>>

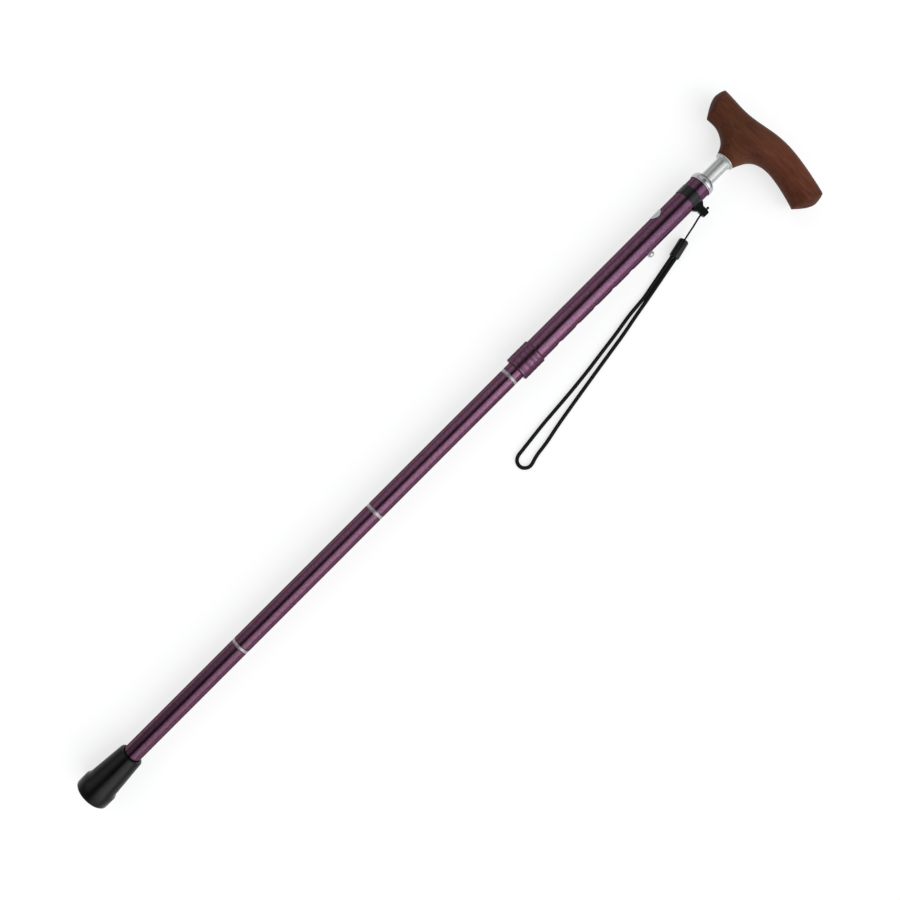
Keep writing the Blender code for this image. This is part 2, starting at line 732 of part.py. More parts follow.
def head_of_shaft(body, chrome, metal, steel):
    """The cap, the neck with its cup, and what screws the handle to the upper tube."""
    bore = STUD_RADIUS + CLEARANCE
    inside_cap = UPPER_RADIUS + CLEARANCE
    skirt = CAP_SKIRT + CLEARANCE
    dome = shoulder(
        CAP_TOP, CAP_DOME, NECK_RADIUS, CAP_RADIUS - NECK_RADIUS, (0, 18, 36, 54, 72, 90)
    )
    cap = [
        *dome,
        (CAP_EDGE, CAP_RADIUS),
        (0, CAP_RADIUS - CAP_EDGE),
        (0, inside_cap),
        (skirt, inside_cap),
        (skirt, bore),
        (CAP_TOP, bore),
    ]
    turned("neck_cap", cap, CAP_FOOT, body, chrome)
    neck = [
        (NECK_LENGTH, CUP_RADIUS),
        (NECK_LENGTH - CUP_HEIGHT / 4, CUP_RADIUS),
        (NECK_LENGTH - CUP_HEIGHT / 2, (CUP_RADIUS + NECK_RADIUS) / 2),
        (NECK_LENGTH - CUP_HEIGHT, NECK_RADIUS),
        (0, NECK_RADIUS),
        (0, bore),
        (NECK_LENGTH, bore),
    ]
    turned("neck_cup", neck, NECK_FOOT, body, chrome)
    plug = turned(
        "tube_plug",
        tube_outline(PLUG_LENGTH, UPPER_BORE - CLEARANCE, bore),
        PLUG_FOOT,
        body,
        metal,
        FINE_STEPS,
    )
    place = PLUG_FOOT + PLUG_PIN_INSET
    hole = rod("pin", PLUG_PIN_RADIUS + CLEARANCE, -2 * UPPER_RADIUS, 2 * UPPER_RADIUS, "Z")
    cut(plug, as_cutter(seat(hole, body, place), "plug_pin_hole"))
    half = UPPER_RADIUS - CLEARANCE
    pin = rod("plug_pin", PLUG_PIN_RADIUS, -half, half, "Z")
    pin.data.materials.append(steel)
    smooth(pin.data)
    seat(pin, body, place)
    low = UPPER_HEAD - STUD_IN_PLUG
    length = HANDLE_FACE + STUD_IN_HANDLE - low
    stud = [(length, 0), (length, STUD_RADIUS), (0, STUD_RADIUS), (0, 0)]
    turned("handle_stud", stud, low, body, steel, FINE_STEPS)


def handle_cage():
    """A coarse cage of the handle: eight-sided rings along the arm, with the neck grown out."""
    bm = bmesh.new()
    rings = []
    for inner, outer, half_thickness in ARM:
        inner = Vector((*inner, 0))
        outer = Vector((*outer, 0))
        middle = (inner + outer) / 2
        ring = []
        for i in range(8):
            angle = math.radians(180 - 45 * i)
            spread = CAGE_SPREAD * (CAGE_CORNER if i % 2 else 1)
            point = middle + (outer - middle) * math.cos(angle) * spread
            point.z = half_thickness * math.sin(angle) * spread
            ring.append(bm.verts.new(point))
        rings.append(ring)
    first, _, last = NECK_RINGS
    for i, (here, there) in enumerate(zip(rings, rings[1:])):
        for k in range(8):
            if not (first <= i < last and k in (0, 7)):
                bm.faces.new((here[k], there[k], there[(k + 1) % 8], here[(k + 1) % 8]))
    root = [
        rings[first][0],
        rings[first][1],
        rings[first + 1][1],
        rings[last][1],
        rings[last][0],
        rings[last][7],
        rings[first + 1][7],
        rings[first][7],
    ]
    bm.verts.remove(rings[first + 1][0])
    previous = root
    for reach, radius in (NECK_FLARE, (0, CUP_RADIUS)):
        ring = []
        for i in range(8):
            angle = math.radians(45 * i)
            across = radius * CAGE_SPREAD
            ring.append(
                bm.verts.new((reach, across * math.cos(angle), across * math.sin(angle)))
            )
        for k in range(8):
            bm.faces.new((previous[k], previous[(k + 1) % 8], ring[(k + 1) % 8], ring[k]))
        previous = ring
    nose = bm.verts.new((*NOSE_CROWN, 0))
    heel = bm.verts.new((*HEEL_CROWN, 0))
    face = bm.verts.new((0, 0, 0))
    crease = bm.edges.layers.float.new("crease_edge")
    for ring, middle, sharpness in ((rings[0], nose, 0.8), (rings[-1], heel, 0.8), (previous, face, 1)):
        for k in range(0, 8, 2):
            bm.faces.new((middle, ring[k], ring[k + 1], ring[(k + 2) % 8]))
        for k in range(8):
            edge = bm.edges.get((ring[k], ring[(k + 1) % 8]))
            edge[crease] = sharpness
            edge.smooth = sharpness < 1
    bmesh.ops.recalc_face_normals(bm, faces=bm.faces)
    for each in bm.faces:
        each.smooth = True
    mesh = bpy.data.meshes.new("handle")
    bm.to_mesh(mesh)
    bm.free()
    return mesh


def handle(body, look):
    """The wooden handle: a short nose, a long arm, and a neck on the cup with a bore for the stud."""
    obj = seat(add("handle", handle_cage(), look), body, HANDLE_FACE)
    soft = obj.modifiers.new("Round", "SUBSURF")
    soft.levels = 2
    soft.render_levels = 2
    depth = STUD_IN_HANDLE + CLEARANCE
    hole = rod("stud_bore", STUD_RADIUS + CLEARANCE, -depth, depth, "X", FINE_STEPS)
    cut(obj, as_cutter(seat(hole, body, HANDLE_FACE), "stud_bore"))


def strap_ring(body, look):
    """A moulded band round the upper tube, with a foot and a stem that has an eye."""
    bore_radius = UPPER_RADIUS + BAND_GAP
    outer = bore_radius + BAND_WALL
    outline = [(BAND_WIDTH, 0), (BAND_WIDTH, outer), (0, outer), (0, 0)]
    obj = turned("strap_ring", outline, BAND - BAND_WIDTH / 2, body, look)
    right = [(half, -UPPER_RADIUS - out) for out, half in LUG]
    left = [(-x, y) for x, y in reversed(right)]
    lug = bpy.data.objects.new("lug", slab("lug", right + left, LUG_THICKNESS))
    PIECES.objects.link(lug)
    cut(obj, as_cutter(seat(lug, body, BAND), "lug"), "UNION")
    bore = rod("band_bore", bore_radius, -BAND_WIDTH, BAND_WIDTH, "X", STEPS)
    cut(obj, as_cutter(seat(bore, body, BAND), "band_bore"))
    eye = rod("eye", EYE_RADIUS, -BAND_WIDTH, BAND_WIDTH, "X")
    cut(obj, as_cutter(seat(eye, body, BAND, -UPPER_RADIUS - EYE_OUT), "eye"))


def string(body, look):
    """The thin string through the eye, from its knot to the bead."""
    side = -UPPER_RADIUS - EYE_OUT
    stem = max(half for out, half in LUG if out >= EYE_OUT) + CLEARANCE
    bead = Vector((*BEAD_TOP, BEAD_RADIUS + BEAD_LIFT))
    leave = (bead - Vector((*BEAD_FOOT, bead.z))).normalized() * CLEARANCE
    eye = [(x, side, AXIS_HEIGHT) for x in (stem, 0, -stem)]
    route = along([*eye, *STRING_ROUTE, bead + leave], STRING_STEP)
    cord("strap_string", route, STRING_RADIUS, body, look)
    head = 2 * STRING_KNOT_RADIUS
    degrees = (0, 30, 60, 90, 120, 150, 180)
    knot = shoulder(head, STRING_KNOT_RADIUS, 0, STRING_KNOT_RADIUS, degrees)
    turned("string_knot", knot, BAND + stem + CLEARANCE, body, look, CORD_STEPS).location.y = side


def bead_and_loop(body, bead_look, braid_look):
    """The barrel bead and the braided wrist loop, which leaves its foot and comes back to it."""
    top = Vector((*BEAD_TOP, BEAD_RADIUS + BEAD_LIFT))
    foot = Vector((*BEAD_FOOT, BEAD_RADIUS + BEAD_LIFT))
    length = (top - foot).length
    flat = BEAD_RADIUS - BEAD_ROUND
    head = shoulder(length, BEAD_ROUND, flat, BEAD_ROUND, (0, 30, 60, 90))
    tail = [(length - height, radius) for height, radius in reversed(head)]
    bead = add("strap_bead", revolved([(length, 0), *head, *tail, (0, 0)], FINE_STEPS), bead_look)
    bead.rotation_mode = "QUATERNION"
    bead.rotation_quaternion = (top - foot).to_track_quat("Z", "Y")
    seat(bead, body, BAND + foot.x, foot.y, foot.z - AXIS_HEIGHT)
    down = (foot - top).normalized()
    across = Vector((-down.y, down.x, 0)) * (BRAID_RADIUS + STRAND_GAP / 2)
    leave = foot + down * CLEARANCE
    route = along([leave - across, *LOOP_ROUTE, leave + across], ROUTE_STEP)
    cord("wrist_loop", route, BRAID_RADIUS, body, braid_look)


def blank_label(body, look):
    """A round sticker with nothing on it, wrapped on the side of the upper tube."""
    inner = UPPER_RADIUS + LABEL_GAP
    outline = tube_outline(1.2 * LABEL_LENGTH, inner + LABEL_GAUGE, inner)
    obj = turned("blank_label", outline, LABEL - outline[0][0] / 2, body, look)
    shape = rod("label_shape", LABEL_LENGTH / 2, 0, 2 * UPPER_RADIUS, "Z", STEPS)
    shape.rotation_euler.x = math.radians(LABEL_TILT - 90)
    cut(obj, as_cutter(seat(shape, body, LABEL), "label_shape"), "INTERSECT")


def build():
    lacquer = finish("purple lacquer", (0.20, 0.075, 0.15), 0.3, 0.8)
    rubber = finish("black rubber", (0.02, 0.02, 0.022), 0.6)
    wood = finish("reddish brown wood", (0.12, 0.04, 0.025), 0.35)
    chrome = finish("chrome", (0.75, 0.76, 0.78), 0.12, 1.0)
    steel = finish("bright steel", (0.6, 0.6, 0.62), 0.3, 1.0)
    metal = finish("plain aluminium", (0.65, 0.65, 0.66), 0.4, 1.0)
    nylon = finish("natural nylon", (0.75, 0.73, 0.68), 0.5)
    plastic = finish("black plastic", (0.02, 0.02, 0.022), 0.35)
    elastic = finish("white elastic", (0.7, 0.7, 0.68), 0.8)
    braid = finish("black braid", (0.012, 0.012, 0.013), 0.85)
    blank = finish("silver paper", (0.75, 0.75, 0.75), 0.4)

    cane = empty_at("cane", 0.0)
    cane.location = (-BOX_MIDDLE_STATION, -BOX_MIDDLE_SIDE, AXIS_HEIGHT)
    strap = empty_at("strap", BAND, cane)
    wedge = empty_at("wedge_travel", COLLAR_FOOT, cane)
    collar = empty_at("collar_turn", COLLAR_FOOT, wedge)
    inner = empty_at("height_slide", INNER_FOOT, cane)
    button = empty_at("button_press", BUTTON, inner)
    second = empty_at("fold_pull_1", RINGS[2], inner)
    third = empty_at("fold_pull_2", RINGS[1], second)
    fourth = empty_at("fold_pull_3", RINGS[0], third)

    rubber_tip(fourth, rubber)
    tip_washer(fourth, steel)
    foot_anchor(fourth, plastic)
    elastic_cord(fourth, elastic)
    section(4, SHAFT_FOOT, RINGS[0] - RING_HALF, fourth, lacquer)
    section(3, RINGS[0] + RING_HALF, RINGS[1] - RING_HALF, third, lacquer)
    section(2, RINGS[1] + RING_HALF, RINGS[2] - RING_HALF, second, lacquer)
    for number, (station, body) in enumerate(zip(reversed(RINGS), (second, third, fourth)), 1):
        folding_joint(number, station, body, metal, steel)
    inner_tube(inner, lacquer)
    guide_bush(inner, nylon)
    top_anchor(inner, plastic, steel)
    snap_clip(inner, steel)
    snap_button(button, chrome)
    upper_tube(cane, lacquer)
    lock_collar(collar, lacquer)
    wedge_ring(wedge, nylon)
    head_of_shaft(cane, chrome, metal, steel)
    handle(cane, wood)
    strap_ring(strap, plastic)
    string(strap, braid)
    bead_and_loop(strap, plastic, braid)
    blank_label(cane, blank)


build()
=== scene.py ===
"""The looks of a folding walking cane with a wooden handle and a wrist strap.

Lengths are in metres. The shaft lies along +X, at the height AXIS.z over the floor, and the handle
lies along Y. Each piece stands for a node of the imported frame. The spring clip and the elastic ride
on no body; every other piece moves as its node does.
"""

import json
import math

import bmesh
import bpy
from mathutils import Matrix, Vector

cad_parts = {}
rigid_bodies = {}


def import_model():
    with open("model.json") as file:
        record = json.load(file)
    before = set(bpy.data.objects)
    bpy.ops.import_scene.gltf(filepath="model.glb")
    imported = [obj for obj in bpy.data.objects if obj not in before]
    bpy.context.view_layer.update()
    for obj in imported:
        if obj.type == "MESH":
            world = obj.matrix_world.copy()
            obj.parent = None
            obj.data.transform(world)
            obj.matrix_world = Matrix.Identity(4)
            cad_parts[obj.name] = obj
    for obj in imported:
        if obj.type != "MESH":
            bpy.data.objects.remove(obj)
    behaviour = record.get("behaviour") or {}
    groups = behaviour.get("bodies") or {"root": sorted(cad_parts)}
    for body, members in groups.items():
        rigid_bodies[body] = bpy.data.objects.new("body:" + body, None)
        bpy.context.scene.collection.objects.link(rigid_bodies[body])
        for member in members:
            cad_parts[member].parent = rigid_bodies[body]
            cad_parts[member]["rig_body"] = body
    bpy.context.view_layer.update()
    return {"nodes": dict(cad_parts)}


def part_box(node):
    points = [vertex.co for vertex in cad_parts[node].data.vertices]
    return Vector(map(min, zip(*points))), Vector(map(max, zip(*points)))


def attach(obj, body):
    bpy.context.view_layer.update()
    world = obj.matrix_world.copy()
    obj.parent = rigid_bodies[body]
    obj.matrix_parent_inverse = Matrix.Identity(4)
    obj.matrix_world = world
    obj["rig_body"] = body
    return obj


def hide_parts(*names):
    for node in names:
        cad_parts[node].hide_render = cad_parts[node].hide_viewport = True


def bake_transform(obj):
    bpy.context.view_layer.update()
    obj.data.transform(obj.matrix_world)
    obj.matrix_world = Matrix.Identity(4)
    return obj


# The shaft
AXIS = Vector((0, 0.0164, 0.015))  # its middle line
TUBE_WALL = 0.0012
END_DROP = 0.0002  # height of the bevel at the ends of a section or a joint ring
SECTION_BEVEL = 0.0002  # its length on a section
RING_BEVEL = 0.0003  # its length on a joint ring
TIP_EDGE = 0.0002  # rounding of the rubber tip's edges
ELASTIC_RADIUS = 0.0020
KNOT_END = 0.0003  # radius of the flat at the end of its knots

# The lock collar and the cap, with forms as (place along the shaft, depth under the outside) points
COLLAR_END = ((0, 0.0006), (0.0003, 0.0002), (0.0009, 0))  # place from the nearest end
COLLAR_GROOVES = (0.0176, 0.0140, 0.0094, 0.0030)  # middles of the grooves, from the foot
GROOVE = ((0.0005, 0), (0.0002, 0.00015), (-0.0002, 0.00015), (-0.0005, 0))  # place from its middle
COLLAR_BORE = 0.0094
COLLAR_LIP = 0.0026  # length of the narrower bore at the foot
COLLAR_LIP_BORE = 0.0082
CAP_LIP = ((0.0017, 0), (0.0014, 0.0002), (0.0011, 0), (0.0002, 0), (0, 0.0002))  # from the foot
CAP_BAND = 0.0025  # the straight part of the cap, under its dome
CAP_BORE = 0.0098
CAP_SKIRT = 0.0033  # depth of that bore
NECK_RADIUS = 0.0058
STUD_BORE = 0.0043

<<

This exercise asks for the lines from the line with "string(strap, braid)" to the line with "record = json.load(file)", both lines included, set down exactly and with nothing else.

    string(strap, braid)
    bead_and_loop(strap, plastic, braid)
    blank_label(cane, blank)


build()
=== scene.py ===
"""The looks of a folding walking cane with a wooden handle and a wrist strap.

Lengths are in metres. The shaft lies along +X, at the height AXIS.z over the floor, and the handle
lies along Y. Each piece stands for a node of the imported frame. The spring clip and the elastic ride
on no body; every other piece moves as its node does.
"""

import json
import math

import bmesh
import bpy
from mathutils import Matrix, Vector

cad_parts = {}
rigid_bodies = {}


def import_model():
    with open("model.json") as file:
        record = json.load(file)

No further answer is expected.